## Job:
Locate each line below that includes "parts" and reproduce it.

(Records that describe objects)
>>
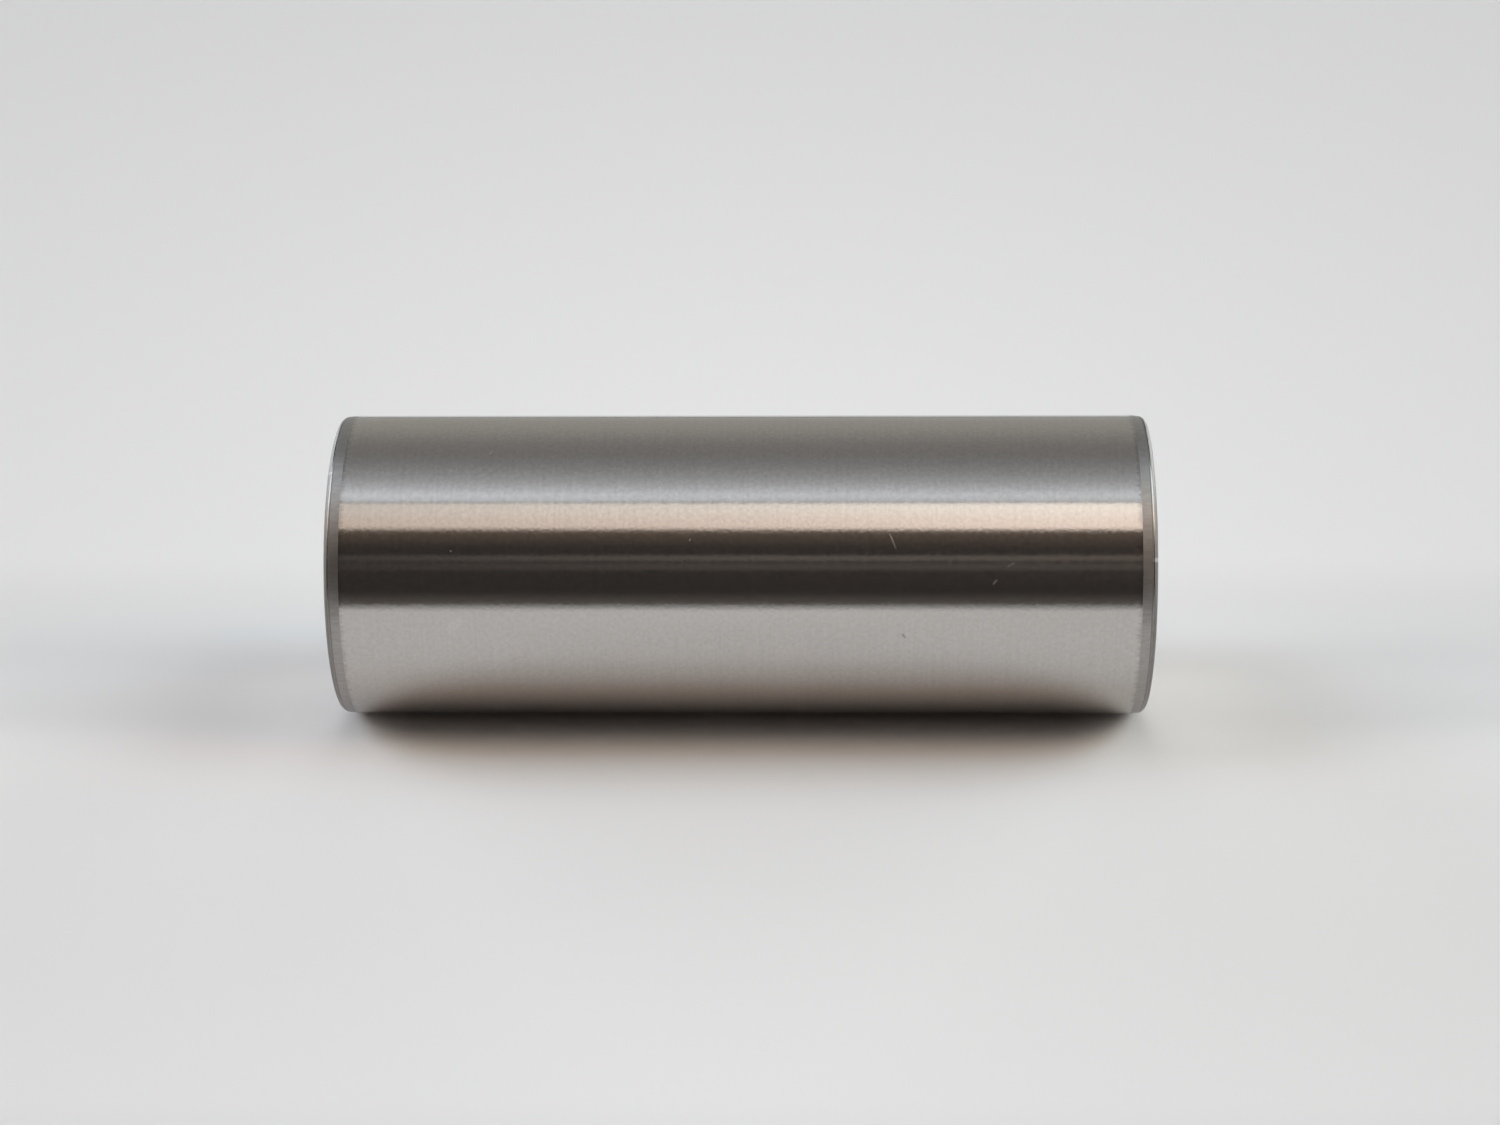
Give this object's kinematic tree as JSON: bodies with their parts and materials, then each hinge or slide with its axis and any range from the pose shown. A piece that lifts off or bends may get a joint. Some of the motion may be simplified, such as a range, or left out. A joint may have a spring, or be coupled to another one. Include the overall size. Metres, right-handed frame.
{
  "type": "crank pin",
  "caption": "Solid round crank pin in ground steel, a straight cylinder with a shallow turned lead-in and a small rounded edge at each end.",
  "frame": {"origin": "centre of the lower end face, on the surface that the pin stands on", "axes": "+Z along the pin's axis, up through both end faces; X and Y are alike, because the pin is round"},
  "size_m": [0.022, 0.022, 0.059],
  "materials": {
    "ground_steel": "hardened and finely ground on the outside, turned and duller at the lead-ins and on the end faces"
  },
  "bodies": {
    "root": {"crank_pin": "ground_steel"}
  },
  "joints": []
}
<<
>>
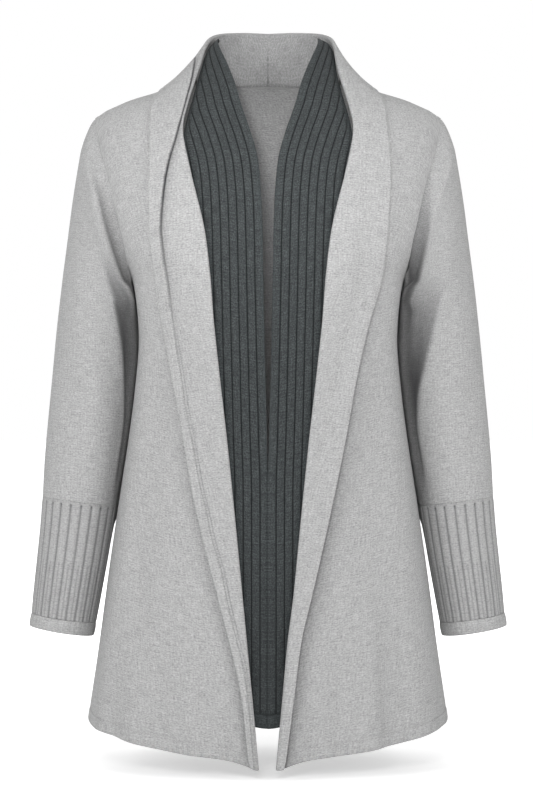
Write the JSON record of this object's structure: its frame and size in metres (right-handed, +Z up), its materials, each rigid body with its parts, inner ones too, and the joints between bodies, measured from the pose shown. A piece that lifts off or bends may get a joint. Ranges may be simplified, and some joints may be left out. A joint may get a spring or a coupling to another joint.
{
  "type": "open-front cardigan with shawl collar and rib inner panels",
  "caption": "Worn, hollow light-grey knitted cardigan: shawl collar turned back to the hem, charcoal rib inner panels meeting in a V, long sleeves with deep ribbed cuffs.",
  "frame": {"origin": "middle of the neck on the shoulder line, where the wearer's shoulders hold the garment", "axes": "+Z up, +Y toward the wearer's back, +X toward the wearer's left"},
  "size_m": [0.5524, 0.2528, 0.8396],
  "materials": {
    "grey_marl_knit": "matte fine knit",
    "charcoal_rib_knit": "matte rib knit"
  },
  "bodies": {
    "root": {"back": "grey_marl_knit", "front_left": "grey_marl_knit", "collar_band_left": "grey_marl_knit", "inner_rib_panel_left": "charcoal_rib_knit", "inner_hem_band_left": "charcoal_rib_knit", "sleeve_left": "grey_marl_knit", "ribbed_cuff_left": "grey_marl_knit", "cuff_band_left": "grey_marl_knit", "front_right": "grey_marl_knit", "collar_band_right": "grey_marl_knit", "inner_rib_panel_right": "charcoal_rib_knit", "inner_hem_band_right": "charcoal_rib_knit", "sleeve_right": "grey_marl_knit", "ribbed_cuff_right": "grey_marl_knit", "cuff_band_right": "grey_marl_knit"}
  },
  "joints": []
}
<<
## The output:
Give this object's kinematic tree as JSON: bodies with their parts and materials, then each hinge or slide with its axis and any range from the pose shown. A piece that lifts off or bends may get a joint. Some of the motion may be simplified, such as a range, or left out. A joint may have a spring, or be coupled to another one. Include the overall size. Metres, right-handed frame.
Write the JSON record of this object's structure: its frame and size in metres (right-handed, +Z up), its materials, each rigid body with its parts, inner ones too, and the joints between bodies, measured from the pose shown. A piece that lifts off or bends may get a joint. Ranges may be simplified, and some joints may be left out. A joint may get a spring or a coupling to another joint.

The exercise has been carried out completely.